Ah, Barkley. A few words about him, perhaps, before he pushes off to Gloucester for the new season? "He's a talent, for sure, and if England put the best people around him, he'll be a big player for them. I'm sorry he's going – sorry that this final will be his last game for the club. I think we hit it off pretty well during our time together."

Like Barkley, who must travel with England to All Black country for some summer Test activity before putting his feet up, James will soon be back between the shafts at Test level. The Springboks want him for their forthcoming matches with Wales and Italy, much to his relief. The idea that there was any debate about his participation may seem peculiar to those who witnessed his calm and accomplished performances in the World Cup, but White's painful departure in the aftermath of victory and the unexpected appointment of Peter de Villiers to the top job led to some serious instability of a political – and, therefore, selectorial – nature.

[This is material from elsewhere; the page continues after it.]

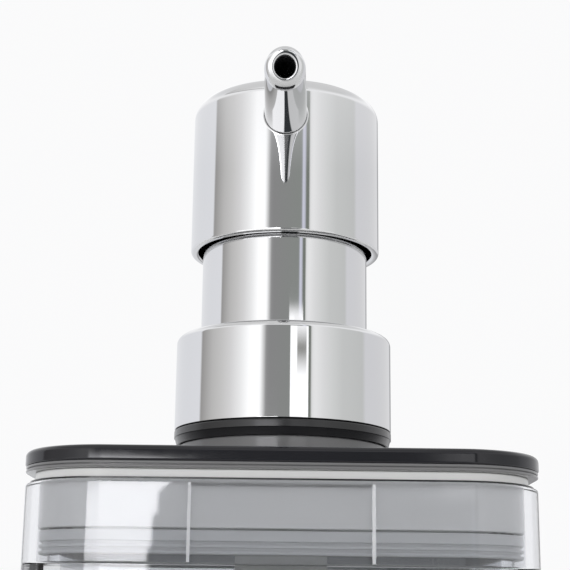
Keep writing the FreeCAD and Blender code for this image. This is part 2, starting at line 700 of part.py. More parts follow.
def make_stem_guide():
    body = new_body("stem_guide", GUIDE_BOTTOM)
    bore, radius = "sizes.stem_radius + sizes.running_gap", "sizes.guide_well_radius - sizes.press_gap"
    step = "sizes.guide_height - sizes.wiper_height"
    revolve(body, "bush", [(bore, "0"), (radius, "0"), (radius, "sizes.guide_height"),
                           ("sizes.wiper_radius", "sizes.guide_height"), ("sizes.wiper_radius", step),
                           (bore, step)])


def make_stem_wiper():
    turned_ring("stem_wiper", GUIDE_BOTTOM + " + sizes.guide_height - sizes.wiper_height",
                "sizes.stem_radius + sizes.running_gap", "sizes.wiper_radius - sizes.press_gap",
                "sizes.wiper_height")


def make_retainer():
    body = new_body("retainer", FLANGE_TOP)
    bore = WELL_RADIUS + " + sizes.press_gap"
    radius = "sizes.sleeve_radius - sizes.sleeve_wall - sizes.press_gap"
    shoulder = f"{RETAINER_SHOULDER} - ({FLANGE_TOP})"
    top = f"{SLEEVE_TOP} - sizes.sleeve_top_wall - sizes.assembly_gap - ({FLANGE_TOP})"
    ceiling = f"{top} - sizes.retainer_top_wall"
    hole = "sizes.retainer_bore_radius"
    revolve(body, "collar", [(bore, "0"), (SPIGOT_RADIUS, "0"), (SPIGOT_RADIUS, shoulder), (radius, shoulder),
                             (radius, top), (hole, top), (hole, ceiling), (bore, ceiling)])


def make_neck_sleeve():
    body = new_body("neck_sleeve", RETAINER_SHOULDER)
    radius, inner = "sizes.sleeve_radius", "sizes.sleeve_radius - sizes.sleeve_wall"
    top = f"{SLEEVE_TOP} - ({RETAINER_SHOULDER})"
    ceiling = f"{top} - sizes.sleeve_top_wall"
    hole = "sizes.sleeve_bore_radius"
    revolve(body, "sleeve", [(inner, "0"), (radius, "0"), (radius, top), (hole, top), (hole, ceiling),
                             (inner, ceiling)])
    finish_edges(body, "Fillet", "top_edge", "sizes.sleeve_edge_radius", on_circle(radius, top))


def make_head_shell():
    body = new_body("head_shell", HEAD_RIM)
    radius, inner = "sizes.head_radius", "sizes.head_radius - sizes.head_wall"
    top, ceiling = "sizes.head_height", "sizes.head_height - sizes.head_wall"
    revolve(body, "cup", [(inner, "0"), (radius, "0"), (radius, top), ("0", top), ("0", ceiling),
                          (inner, ceiling)])
    finish_edges(body, "Fillet", "top_edge", "sizes.head_top_radius", on_circle(radius, top))
    finish_edges(body, "Fillet", "inner_top_edge", "sizes.head_top_radius - sizes.head_wall",
                 on_circle(inner, ceiling))
    finish_edges(body, "Fillet", "rim", "sizes.head_rim_radius", on_circle(radius, "0"))
    hole = "sizes.spout_root_radius + sizes.shell_hole_gap"
    start, end = "sizes.head_radius / 2", "sizes.spout_reach"
    spout_cut(body, "spout_hole", [(start, "0"), (end, "0"), (end, hole), (start, hole)])


def make_actuator_core():
    body = new_body("actuator_core", HEAD_RIM)
    radius = "sizes.head_radius - sizes.head_wall - sizes.press_gap"
    top = "sizes.head_height - sizes.head_wall - sizes.press_gap"
    socket, stem_start = "sizes.stem_radius + sizes.press_gap", "sizes.core_stem_start"
    socket_top = f"{stem_start} + sizes.core_socket_depth"
    chamber = "sizes.outlet_chamber_radius"
    chamber_top = (f"{socket_top} - sizes.stem_seat_radius + {SEAT_TO_CENTRE} + {BALL_RADIUS}"
                   " + sizes.outlet_lift + sizes.stop_gap")
    riser = "sizes.spout_bore_radius"
    revolve(body, "core", [
        ("0", SPOUT_RISE), (riser, SPOUT_RISE), (riser, chamber_top), (chamber, chamber_top),
        (chamber, socket_top), (socket, socket_top), (socket, stem_start),
        ("sizes.core_stem_radius", stem_start), ("sizes.core_stem_radius", "sizes.core_start"),
        (radius, "sizes.core_start"), (radius, top), ("0", top)])
    finish_edges(body, "Chamfer", "top_edge", "sizes.head_top_radius - sizes.head_wall",
                 on_circle(radius, top))
    shoulder = "sizes.spout_shoulder"
    plug = "sizes.spout_plug_radius + sizes.press_gap"
    seat = "sizes.spout_root_radius + sizes.press_gap"
    plug_end = f"{shoulder} - sizes.spout_plug_length - sizes.assembly_gap"
    spout_cut(body, "spout_socket", [
        ("0", "0"), ("sizes.spout_reach", "0"), ("sizes.spout_reach", seat), (shoulder, seat),
        (shoulder, plug), (plug_end, plug), (plug_end, riser), ("0", riser)])
    sketch = new_sketch(body, "XY_Plane", "relief_plan", top)
    step = "sizes.core_pocket_step * 1 deg"
    circle(sketch, "sizes.core_pocket_radius",
           across=f"sizes.core_pocket_circle * cos({step} / 2)",
           up=f"-sizes.core_pocket_circle * sin({step} / 2)")
    relief = cut_feature(body, "Pocket", "relief", sketch,
                         Length=f"{top} - sizes.core_start - sizes.core_pocket_floor")
    repeat_round(body, "reliefs", relief, CORE_POCKETS, angle=f"{CORE_POCKETS - 1} * {step}")


def make_spout():
    body = new_body("spout", HEAD_RIM + " + " + SPOUT_RISE)
    body.Placement.Rotation = FreeCAD.Rotation(Vector(1, 0, 0), 90)
    body.setExpression("Placement.Rotation.Angle", "90 deg + sizes.spout_tilt * 1 deg")
    bore, root, tip = "sizes.spout_bore_radius", "sizes.spout_root_radius", "sizes.spout_tip_radius"
    plug, shoulder, end = "sizes.spout_plug_radius", "sizes.spout_shoulder", "sizes.spout_reach"
    plug_end = f"{shoulder} - sizes.spout_plug_length"
    revolve(body, "tube", [(bore, plug_end), (plug, plug_end), (plug, shoulder), (root, shoulder), (tip, end),
                           (bore, end)])
    finish_edges(body, "Fillet", "lip", "sizes.spout_lip_radius", on_circle(tip, end))
    finish_edges(body, "Chamfer", "mouth", "sizes.spout_mouth_chamfer", on_circle(bore, end))


make_container()
make_base_pad()
make_mouth_seal()
make_lid_skirt()
make_lid_liner()
make_lid_plate()
make_seat_ring()
make_closure_shell()
make_closure_nut()
make_pump_gasket()
make_pump_housing()
make_dip_tube()
make_ball("inlet_ball", INLET_BALL_CENTRE)
make_ball_cage()
make_return_spring()
make_piston_hub()
make_piston_seal()
make_stem()
make_ball("outlet_ball", f"{STEM_TOP} - sizes.stem_seat_radius + {SEAT_TO_CENTRE}")
make_stem_guide()
make_stem_wiper()
make_retainer()
make_neck_sleeve()
make_actuator_core()
make_head_shell()
make_spout()
document.recompute()

for item in document.Objects:
    if "Invalid" in item.State or "Error" in item.State:
        raise RuntimeError(f"{item.Label}: {item.State}")
for piece in PIECES:
    if piece.Shape.isNull() or not piece.Shape.isValid() or len(piece.Shape.Solids) != 1:
        raise RuntimeError(f"{piece.Label} is not one valid solid")

os.makedirs("parts", exist_ok=True)
for piece in PIECES:
    piece.Shape.exportStep(f"parts/{piece.Label}.step")
    box = piece.Shape.BoundBox
    print(f"{piece.Label:16s} {piece.Shape.Volume:10.1f} mm3  z {box.ZMin:7.2f} to {box.ZMax:7.2f}"
          f"  x {box.XMin:7.2f} to {box.XMax:7.2f}  y {box.YMin:7.2f} to {box.YMax:7.2f}")
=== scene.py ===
"""Looks of the counter-top soap pump dispenser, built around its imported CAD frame.

Metres, in the frame's own axes: +Z is up, the spout points along -Y and the pump's axis is the Z axis.
"""

import json
import math

import bmesh
import bpy
from mathutils import Matrix, Vector


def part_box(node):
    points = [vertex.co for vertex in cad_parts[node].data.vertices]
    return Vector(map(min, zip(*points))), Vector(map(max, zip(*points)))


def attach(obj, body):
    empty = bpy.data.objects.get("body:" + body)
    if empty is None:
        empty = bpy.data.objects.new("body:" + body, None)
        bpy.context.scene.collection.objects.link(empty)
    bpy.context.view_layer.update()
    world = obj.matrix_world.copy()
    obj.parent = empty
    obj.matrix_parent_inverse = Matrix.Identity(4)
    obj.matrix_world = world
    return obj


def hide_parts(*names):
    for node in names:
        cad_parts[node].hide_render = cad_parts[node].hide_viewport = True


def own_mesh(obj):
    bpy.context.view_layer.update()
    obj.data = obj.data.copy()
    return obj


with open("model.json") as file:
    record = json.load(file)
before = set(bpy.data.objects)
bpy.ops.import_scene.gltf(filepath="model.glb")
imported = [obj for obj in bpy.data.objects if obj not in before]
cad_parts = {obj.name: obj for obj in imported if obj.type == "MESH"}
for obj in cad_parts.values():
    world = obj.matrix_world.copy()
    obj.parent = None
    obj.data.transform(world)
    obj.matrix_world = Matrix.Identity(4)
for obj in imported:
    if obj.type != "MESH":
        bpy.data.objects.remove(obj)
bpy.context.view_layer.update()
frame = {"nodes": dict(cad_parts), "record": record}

MM = 0.001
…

"When I signed for Bath, I more or less assumed that I wouldn't be selected for the Springboks again," James said. "I'm pleased to be involved in the new coach's first training squad – playing for my country is the ultimate honour – but even now, I wonder what would have happened if some of those outside-halves playing their rugby in South Africa had really put up their hands and demanded to be picked. There are some new No 10s in the squad" – Peter Grant, Earl Rose, Isma-eel Dollie – "but they're not the most experienced, and that gives me another opportunity. But those of us playing abroad will get pushed out sooner or later, because we won't be seen by the people who matter. I understand that. Whatever a player decides to do with his career, he sacrifices something."

James is 29 now, so his prospects of making it to the 2011 World Cup in New Zealand are less than great. If he falls short, the sight of the 2007 winners' medal hanging from his bedroom doorknob will help him live with the disappointment. It was quite some adventure he undertook back in the autumn, full of emotional extremes. Together with the likes of Percy Montgomery, Os du Randt, Bakkies Botha, Victor Matfield and the captain, John Smit, he arrived in France confident of reaching the final. What he could not be sure of were the Boks' chances once they got there.

"It wasn't until the first day of the knock-out stage, when the All Blacks and the Australians disappeared from the tournament, that a real sense of belief kicked in – a sense that we could and should win the trophy," he said. "We were more worried about the Wallabies than about anyone else, because we'd just played them in the Tri-Nations and felt they'd given us the toughest matches. I can't say we were disappointed when England beat them in the quarter-finals, and when the New Zealanders went that same evening... let's say we felt we were in business.

"There again, we played Fiji the next day, and they gave us all the trouble we could handle. For 15 minutes in the second half we were up against the wall: let's face it, when a team like Fiji get their tails up with 80 per cent of the crowd behind them, it's problem time. We came through, though. We didn't panic, we showed trust in each other and we dealt with it. Winning that tournament was massive. It makes me smile, just thinking about it. Mind you, I had to put it behind me pretty quickly, A week after the final, I was preparing to play my first game for Bath."

A final in October, a final tomorrow. It has been quite a season. But does this match really excite him, given that the World Cup, the cash cow of the union code, is in an altogether different league to the Challenge Cup, which cannot even attract a title sponsor? Can James really approach a tussle with Worcester in the way he approached that climactic meeting with England in Paris?

"The simple answer? Yes," he said. "It's a final, and finals have things in common. The World Cup was then, the Challenge Cup is now. I'm as determined to win this one as I was to win back in October. As I say: I hate losing."